## AIM
Extract the listing in its entirety, keeping each line identical to the original.

#####

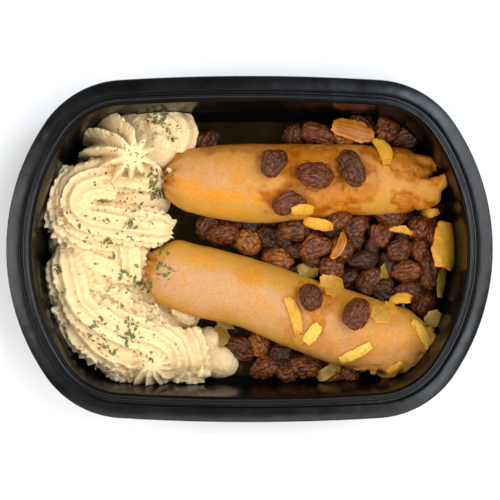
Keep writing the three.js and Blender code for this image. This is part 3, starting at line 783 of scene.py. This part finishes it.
mash = {  # path points are x, y, z, radius; mounds are centre, half axes, turn
    "toothPitch": 3.1, "toothHeight": 2.2, "toothLean": 0.9, "step": 0.4, "calm": 0.1,
    "bigLump": 6.5, "smallLump": 3, "crumbs": (1.2, 0.5), "clearance": 0.35,
    "torn": [  # x, y, radius x, radius y, strength
        (-57, -21, 16, 8, 1), (-42, -28, 12, 8, 1), (-68, -56, 18, 6, 1), (-48, 12, 10, 3, 1),
        (-87, 12, 6, 14, 1), (-88, -30, 6, 16, 1), (-36, 52, 8, 8, 1), (-26, -58, 10, 5, 1),
        (-17, -50, 13, 10, 0.3), (-29, -29, 9, 7, 0.7),
    ],
    "piles": {
        "mashRosette": {
            "node": "mash_rosette", "voxel": 0.4,
            "cones": [
                {"path": [(-61, 50, 0, 20.5), (-59, 48, 12, 19.5), (-55, 44, 25, 14.5), (-52, 41.5, 35, 10)],
                 "ridges": 10, "twist": 0.95, "valley": 0.6, "seed": 17},
            ],
            "ropes": [
                {"path": [(-50, 61, 10, 9), (-40, 59.5, 13, 9.5), (-33, 53.5, 12, 9.5), (-34.5, 46, 9, 8.5)],
                 "ridges": 9, "depth": 1.1, "tear": 0.2, "twist": 0.6, "seed": 2},
            ],
            "mounds": [((-43, 50, 4), (13, 15, 18), 0.4)],
        },
        "mashLoop": {
            "node": "mash_loop", "voxel": 0.42,
            "cones": [],
            "ropes": [
                {"path": [(-40, 32, 10, 9), (-54, 34, 14, 9), (-68, 33, 18, 9), (-77.5, 28.5, 20, 9),
                          (-80.5, 20.5, 20.5, 9), (-75, 14, 20, 9.5), (-62, 11.5, 20, 9.5),
                          (-47, 10, 19, 9.5), (-36.5, 9, 16, 9)],
                 "ridges": 11, "twist": 0.7, "fan": 7, "seed": 3},
                {"path": [(-60, 25, 22, 3.5), (-68, 26.5, 23.5, 4.6), (-74, 24.5, 23.5, 4.6),
                          (-73.5, 20, 23, 4.2), (-69, 19.5, 22, 3.5)],
                 "ridges": 6, "depth": 0.8, "seed": 4},
                {"path": [(-79, 35.5, 15, 7.5), (-85.5, 27, 18, 7.5), (-86.5, 14, 19, 7.5), (-77, 6, 16, 8),
                          (-60, 3, 10, 8)],
                 "ridges": 11, "depth": 2.2, "teeth": 1.6, "seed": 5},
            ],
            "mounds": [
                ((-60, 22, 2), (24, 13, 14), 0), ((-35.5, 35, 17.6), (3, 1.5, 1.3), -0.7),
                ((-33.6, 32.6, 19.2), (1.7, 1, 0.9), 0.4),
            ],
        },
        "mashSwirl": {
            "node": "mash_swirl", "voxel": 0.49,
            "cones": [
                {"path": [(-47, -49, 4, 15.5), (-46, -49.5, 13, 15.5), (-44, -51.5, 21.5, 11),
                          (-42.8, -52, 27, 5)],
                 "ridges": 12, "twist": 1.7, "valley": 0.74, "seed": 23},
            ],
            "ropes": [
                {"path": [(-86, -1.5, 15, 8.5), (-82.5, -13, 18, 11), (-77.5, -25, 19, 11.5),
                          (-66, -33.5, 19, 11.5), (-55, -38, 18, 11), (-43, -40.5, 18, 10.5),
                          (-35.5, -45, 17, 9.5), (-33, -53, 13, 8.5), (-36, -59, 8, 7)],
                 "ridges": 13, "depth": 1.9, "twist": 1.1, "seed": 6},
                {"path": [(-54.5, 3, 12, 9), (-54, -6, 12, 8.5), (-53, -14, 10, 7.5)],
                 "ridges": 12, "depth": 1.7, "seed": 7},
                {"path": [(-88, -1, 9, 8.5), (-76, -6, 12, 9), (-64, -11, 11, 8.5), (-54, -17, 8, 8)],
                 "ridges": 9, "depth": 1.2, "seed": 12},
                {"path": [(-87, -12, 17, 7), (-85, -26, 18, 7.5), (-77.5, -38, 18, 8),
                          (-68, -46.5, 19, 8.5), (-58, -52, 17, 8.5), (-49, -55, 13, 7.5)],
                 "ridges": 10, "depth": 2.4, "tear": 0.3, "teeth": 1.7, "seed": 8},
                {"path": [(-76, -15, 16, 6), (-65, -20, 16, 7), (-54, -27, 14, 7), (-43, -33, 11, 7)],
                 "ridges": 8, "tear": 0.28, "twist": 0.5, "seed": 10},
                {"path": [(-31, -38, 10, 8), (-27.5, -45, 12, 9), (-26, -53, 11, 9), (-27.5, -60, 7, 7.5)],
                 "ridges": 11, "depth": 1.8, "tear": 0.15, "seed": 9},
            ],
            "mounds": [
                ((-58, -30, 3), (30, 22, 11), -0.6), ((-18, -51, 2), (13.5, 8.5, 9), -0.25),
                ((-20, -43, 2), (8, 7, 9), 0.5), ((-31, -29.5, 3), (9, 6.5, 9.5), -0.5),
                ((-85, 3, 6), (8, 9, 9), 0),
            ],
        },
    },
}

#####

## WORKED ANSWER
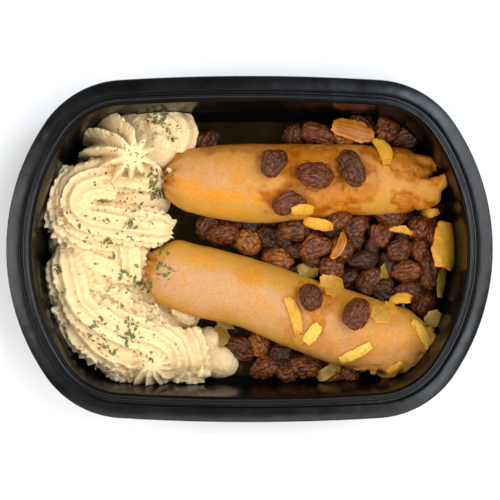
Keep writing the three.js and Blender code for this image. This is part 3, starting at line 783 of scene.py. This part finishes it.
mash = {  # path points are x, y, z, radius; mounds are centre, half axes, turn
    "toothPitch": 3.1, "toothHeight": 2.2, "toothLean": 0.9, "step": 0.4, "calm": 0.1,
    "bigLump": 6.5, "smallLump": 3, "crumbs": (1.2, 0.5), "clearance": 0.35,
    "torn": [  # x, y, radius x, radius y, strength
        (-57, -21, 16, 8, 1), (-42, -28, 12, 8, 1), (-68, -56, 18, 6, 1), (-48, 12, 10, 3, 1),
        (-87, 12, 6, 14, 1), (-88, -30, 6, 16, 1), (-36, 52, 8, 8, 1), (-26, -58, 10, 5, 1),
        (-17, -50, 13, 10, 0.3), (-29, -29, 9, 7, 0.7),
    ],
    "piles": {
        "mashRosette": {
            "node": "mash_rosette", "voxel": 0.4,
            "cones": [
                {"path": [(-61, 50, 0, 20.5), (-59, 48, 12, 19.5), (-55, 44, 25, 14.5), (-52, 41.5, 35, 10)],
                 "ridges": 10, "twist": 0.95, "valley": 0.6, "seed": 17},
            ],
            "ropes": [
                {"path": [(-50, 61, 10, 9), (-40, 59.5, 13, 9.5), (-33, 53.5, 12, 9.5), (-34.5, 46, 9, 8.5)],
                 "ridges": 9, "depth": 1.1, "tear": 0.2, "twist": 0.6, "seed": 2},
            ],
            "mounds": [((-43, 50, 4), (13, 15, 18), 0.4)],
        },
        "mashLoop": {
            "node": "mash_loop", "voxel": 0.42,
            "cones": [],
            "ropes": [
                {"path": [(-40, 32, 10, 9), (-54, 34, 14, 9), (-68, 33, 18, 9), (-77.5, 28.5, 20, 9),
                          (-80.5, 20.5, 20.5, 9), (-75, 14, 20, 9.5), (-62, 11.5, 20, 9.5),
                          (-47, 10, 19, 9.5), (-36.5, 9, 16, 9)],
                 "ridges": 11, "twist": 0.7, "fan": 7, "seed": 3},
                {"path": [(-60, 25, 22, 3.5), (-68, 26.5, 23.5, 4.6), (-74, 24.5, 23.5, 4.6),
                          (-73.5, 20, 23, 4.2), (-69, 19.5, 22, 3.5)],
                 "ridges": 6, "depth": 0.8, "seed": 4},
                {"path": [(-79, 35.5, 15, 7.5), (-85.5, 27, 18, 7.5), (-86.5, 14, 19, 7.5), (-77, 6, 16, 8),
                          (-60, 3, 10, 8)],
                 "ridges": 11, "depth": 2.2, "teeth": 1.6, "seed": 5},
            ],
            "mounds": [
                ((-60, 22, 2), (24, 13, 14), 0), ((-35.5, 35, 17.6), (3, 1.5, 1.3), -0.7),
                ((-33.6, 32.6, 19.2), (1.7, 1, 0.9), 0.4),
            ],
        },
        "mashSwirl": {
            "node": "mash_swirl", "voxel": 0.49,
            "cones": [
                {"path": [(-47, -49, 4, 15.5), (-46, -49.5, 13, 15.5), (-44, -51.5, 21.5, 11),
                          (-42.8, -52, 27, 5)],
                 "ridges": 12, "twist": 1.7, "valley": 0.74, "seed": 23},
            ],
            "ropes": [
                {"path": [(-86, -1.5, 15, 8.5), (-82.5, -13, 18, 11), (-77.5, -25, 19, 11.5),
                          (-66, -33.5, 19, 11.5), (-55, -38, 18, 11), (-43, -40.5, 18, 10.5),
                          (-35.5, -45, 17, 9.5), (-33, -53, 13, 8.5), (-36, -59, 8, 7)],
                 "ridges": 13, "depth": 1.9, "twist": 1.1, "seed": 6},
                {"path": [(-54.5, 3, 12, 9), (-54, -6, 12, 8.5), (-53, -14, 10, 7.5)],
                 "ridges": 12, "depth": 1.7, "seed": 7},
                {"path": [(-88, -1, 9, 8.5), (-76, -6, 12, 9), (-64, -11, 11, 8.5), (-54, -17, 8, 8)],
                 "ridges": 9, "depth": 1.2, "seed": 12},
                {"path": [(-87, -12, 17, 7), (-85, -26, 18, 7.5), (-77.5, -38, 18, 8),
                          (-68, -46.5, 19, 8.5), (-58, -52, 17, 8.5), (-49, -55, 13, 7.5)],
                 "ridges": 10, "depth": 2.4, "tear": 0.3, "teeth": 1.7, "seed": 8},
                {"path": [(-76, -15, 16, 6), (-65, -20, 16, 7), (-54, -27, 14, 7), (-43, -33, 11, 7)],
                 "ridges": 8, "tear": 0.28, "twist": 0.5, "seed": 10},
                {"path": [(-31, -38, 10, 8), (-27.5, -45, 12, 9), (-26, -53, 11, 9), (-27.5, -60, 7, 7.5)],
                 "ridges": 11, "depth": 1.8, "tear": 0.15, "seed": 9},
            ],
            "mounds": [
                ((-58, -30, 3), (30, 22, 11), -0.6), ((-18, -51, 2), (13.5, 8.5, 9), -0.25),
                ((-20, -43, 2), (8, 7, 9), 0.5), ((-31, -29.5, 3), (9, 6.5, 9.5), -0.5),
                ((-85, 3, 6), (8, 9, 9), 0),
            ],
        },
    },
}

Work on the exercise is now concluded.